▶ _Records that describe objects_
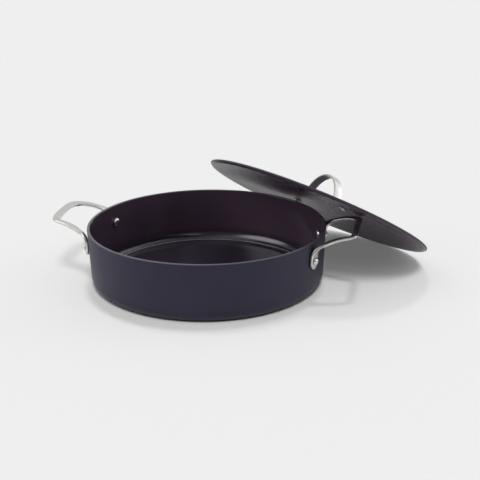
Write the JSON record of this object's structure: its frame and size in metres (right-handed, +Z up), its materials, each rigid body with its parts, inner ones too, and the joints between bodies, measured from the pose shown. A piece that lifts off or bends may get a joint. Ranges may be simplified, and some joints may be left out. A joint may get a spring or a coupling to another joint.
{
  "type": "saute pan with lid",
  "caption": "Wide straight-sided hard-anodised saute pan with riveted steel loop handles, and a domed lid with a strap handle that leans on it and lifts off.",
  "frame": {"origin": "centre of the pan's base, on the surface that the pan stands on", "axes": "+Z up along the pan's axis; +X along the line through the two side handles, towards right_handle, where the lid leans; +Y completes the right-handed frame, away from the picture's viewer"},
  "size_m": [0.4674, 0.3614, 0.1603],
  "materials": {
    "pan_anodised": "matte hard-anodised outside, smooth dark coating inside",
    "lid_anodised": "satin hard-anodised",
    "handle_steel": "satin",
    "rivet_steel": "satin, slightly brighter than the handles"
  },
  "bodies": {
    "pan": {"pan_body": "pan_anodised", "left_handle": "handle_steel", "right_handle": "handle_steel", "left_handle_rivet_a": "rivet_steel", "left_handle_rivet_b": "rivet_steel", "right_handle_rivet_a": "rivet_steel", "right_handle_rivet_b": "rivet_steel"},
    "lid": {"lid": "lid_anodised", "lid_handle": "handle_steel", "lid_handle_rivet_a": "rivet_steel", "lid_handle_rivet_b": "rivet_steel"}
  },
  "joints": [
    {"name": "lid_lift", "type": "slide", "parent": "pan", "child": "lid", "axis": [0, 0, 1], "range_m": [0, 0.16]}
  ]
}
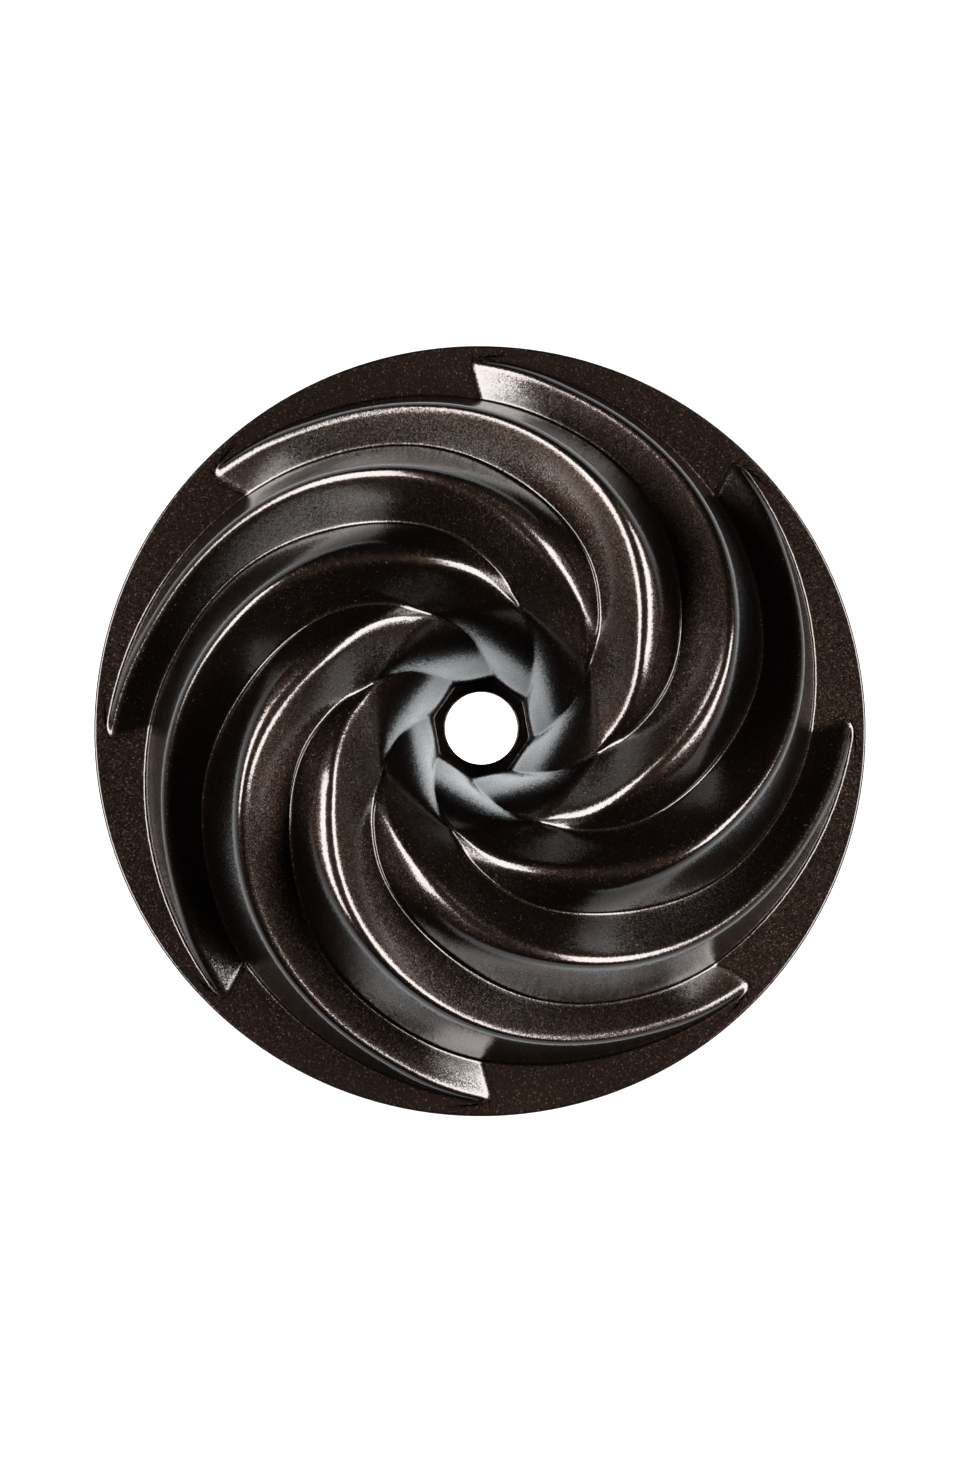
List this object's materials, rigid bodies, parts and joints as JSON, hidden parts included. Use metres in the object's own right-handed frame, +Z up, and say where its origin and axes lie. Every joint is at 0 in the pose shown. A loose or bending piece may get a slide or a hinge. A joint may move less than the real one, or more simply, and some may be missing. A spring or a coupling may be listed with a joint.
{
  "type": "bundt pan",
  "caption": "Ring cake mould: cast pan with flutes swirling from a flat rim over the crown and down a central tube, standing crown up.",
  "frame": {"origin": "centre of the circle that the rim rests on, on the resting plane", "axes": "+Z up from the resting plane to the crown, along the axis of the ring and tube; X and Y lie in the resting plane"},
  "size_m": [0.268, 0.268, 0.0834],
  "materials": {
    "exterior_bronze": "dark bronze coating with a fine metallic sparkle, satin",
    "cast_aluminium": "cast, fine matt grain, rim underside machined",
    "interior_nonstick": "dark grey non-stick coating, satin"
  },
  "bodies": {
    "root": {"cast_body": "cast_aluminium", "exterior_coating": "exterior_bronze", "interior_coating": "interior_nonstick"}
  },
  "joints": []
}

▶ _Exercise prompt_
The entries above should be repeated exactly, every one of them.

▶ _Output_
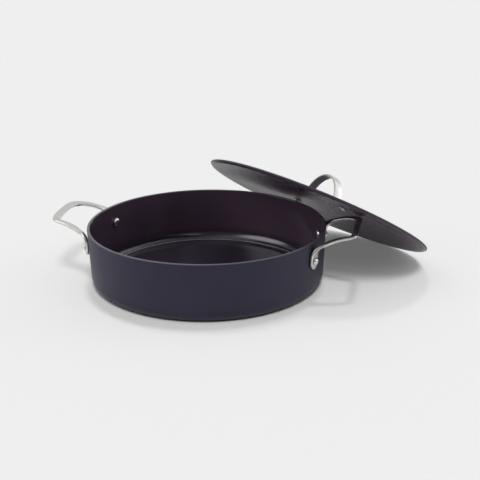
Write the JSON record of this object's structure: its frame and size in metres (right-handed, +Z up), its materials, each rigid body with its parts, inner ones too, and the joints between bodies, measured from the pose shown. A piece that lifts off or bends may get a joint. Ranges may be simplified, and some joints may be left out. A joint may get a spring or a coupling to another joint.
{
  "type": "saute pan with lid",
  "caption": "Wide straight-sided hard-anodised saute pan with riveted steel loop handles, and a domed lid with a strap handle that leans on it and lifts off.",
  "frame": {"origin": "centre of the pan's base, on the surface that the pan stands on", "axes": "+Z up along the pan's axis; +X along the line through the two side handles, towards right_handle, where the lid leans; +Y completes the right-handed frame, away from the picture's viewer"},
  "size_m": [0.4674, 0.3614, 0.1603],
  "materials": {
    "pan_anodised": "matte hard-anodised outside, smooth dark coating inside",
    "lid_anodised": "satin hard-anodised",
    "handle_steel": "satin",
    "rivet_steel": "satin, slightly brighter than the handles"
  },
  "bodies": {
    "pan": {"pan_body": "pan_anodised", "left_handle": "handle_steel", "right_handle": "handle_steel", "left_handle_rivet_a": "rivet_steel", "left_handle_rivet_b": "rivet_steel", "right_handle_rivet_a": "rivet_steel", "right_handle_rivet_b": "rivet_steel"},
    "lid": {"lid": "lid_anodised", "lid_handle": "handle_steel", "lid_handle_rivet_a": "rivet_steel", "lid_handle_rivet_b": "rivet_steel"}
  },
  "joints": [
    {"name": "lid_lift", "type": "slide", "parent": "pan", "child": "lid", "axis": [0, 0, 1], "range_m": [0, 0.16]}
  ]
}
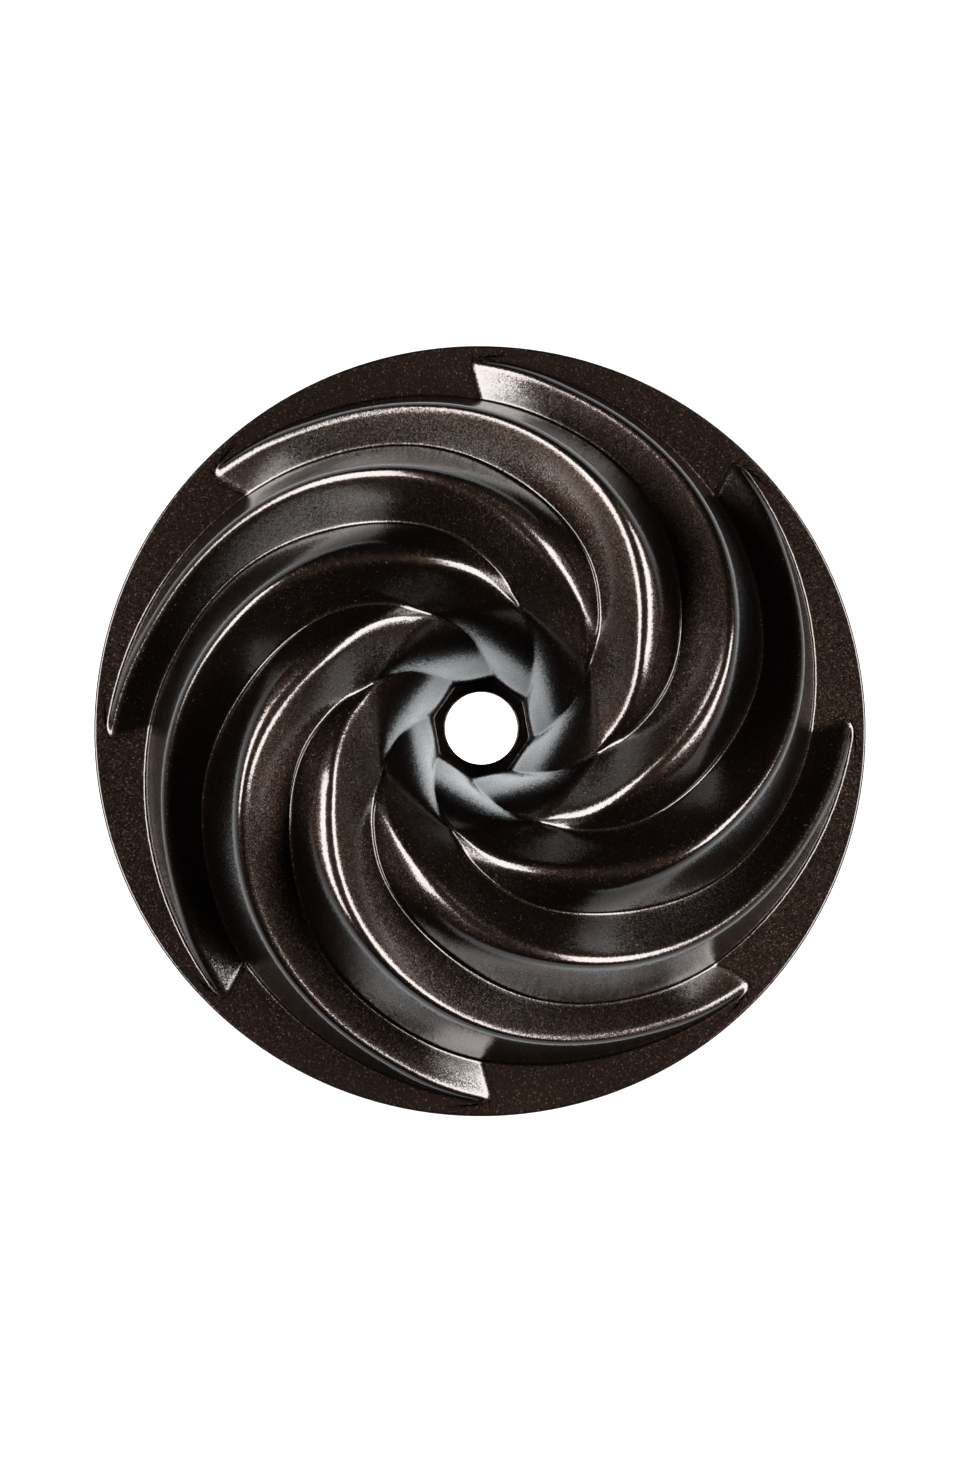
List this object's materials, rigid bodies, parts and joints as JSON, hidden parts included. Use metres in the object's own right-handed frame, +Z up, and say where its origin and axes lie. Every joint is at 0 in the pose shown. A loose or bending piece may get a slide or a hinge. A joint may move less than the real one, or more simply, and some may be missing. A spring or a coupling may be listed with a joint.
{
  "type": "bundt pan",
  "caption": "Ring cake mould: cast pan with flutes swirling from a flat rim over the crown and down a central tube, standing crown up.",
  "frame": {"origin": "centre of the circle that the rim rests on, on the resting plane", "axes": "+Z up from the resting plane to the crown, along the axis of the ring and tube; X and Y lie in the resting plane"},
  "size_m": [0.268, 0.268, 0.0834],
  "materials": {
    "exterior_bronze": "dark bronze coating with a fine metallic sparkle, satin",
    "cast_aluminium": "cast, fine matt grain, rim underside machined",
    "interior_nonstick": "dark grey non-stick coating, satin"
  },
  "bodies": {
    "root": {"cast_body": "cast_aluminium", "exterior_coating": "exterior_bronze", "interior_coating": "interior_nonstick"}
  },
  "joints": []
}